The view from Arrow Rock State Park illustrated a general rule about life: Most species do well as long as their habitats are in good condition.  It is better to have a small population in a good habitat than a large population in a poor habitat.  And here the habitat for cottonwoods was near to perfect – a floodplain whose soil was just renewed, laid bare of other vegetation that could compete with the cottonwood sprouts, which do poorly when shaded by other trees.
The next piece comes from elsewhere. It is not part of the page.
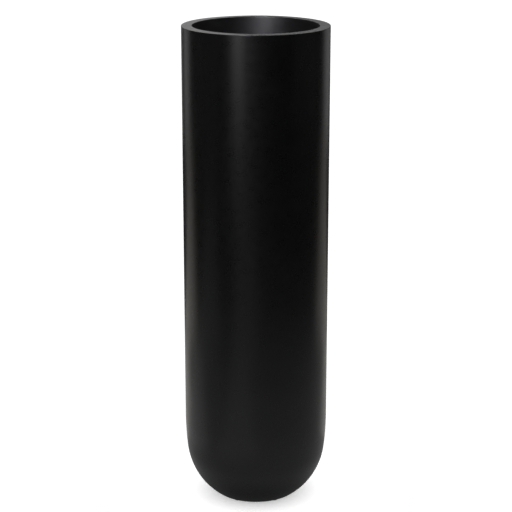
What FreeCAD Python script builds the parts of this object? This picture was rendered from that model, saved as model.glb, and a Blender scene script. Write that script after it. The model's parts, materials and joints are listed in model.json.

Jim Milligan said that one of the farmers along the river valley, seeing the great productivity of the cottonwoods since the flood, is using these as crops.  A five-year-old tree that was 25 feet high and five inches in diameter could be sold for fiber if a timber processing plant were near enough to make it economically feasible.  This was intriguing, because I had just completed an analysis of the world trade in timber products with an economist.  We had calculated that all of the world trade in timber for fiber and construction could be met with plantations on good land that would require less than ten percent of all the forest land in the world.  Here was an example of what we had proposed: Use land subjected naturally to frequent disturbances, whose trees are resilient and productive, and respond well to frequent harvests.  A field of cottonwoods, natural in this location, would benefit wildlife and fish as well.  Here was a way that farming and conservation could come together.

The scenery at Arrow Rock was not a duplicate of what Clark saw, in part because of natural changes in the location of the river channel and backwaters, in large part because of the channelization of the river.  But it was an exact replication of the ecological processes he observed.  Cottonwoods grew in the same abundance and after disturbance to the bottomlands just as Lewis and Clark had described them almost 200 years before us, and the species of trees changed with their elevation above the river just as Clark had said.  These patterns and processes are gateways to  opportunities to restore the landscape.  Given a good habitat, a small number of mature cottonwoods can provide the seeds to fill a valley.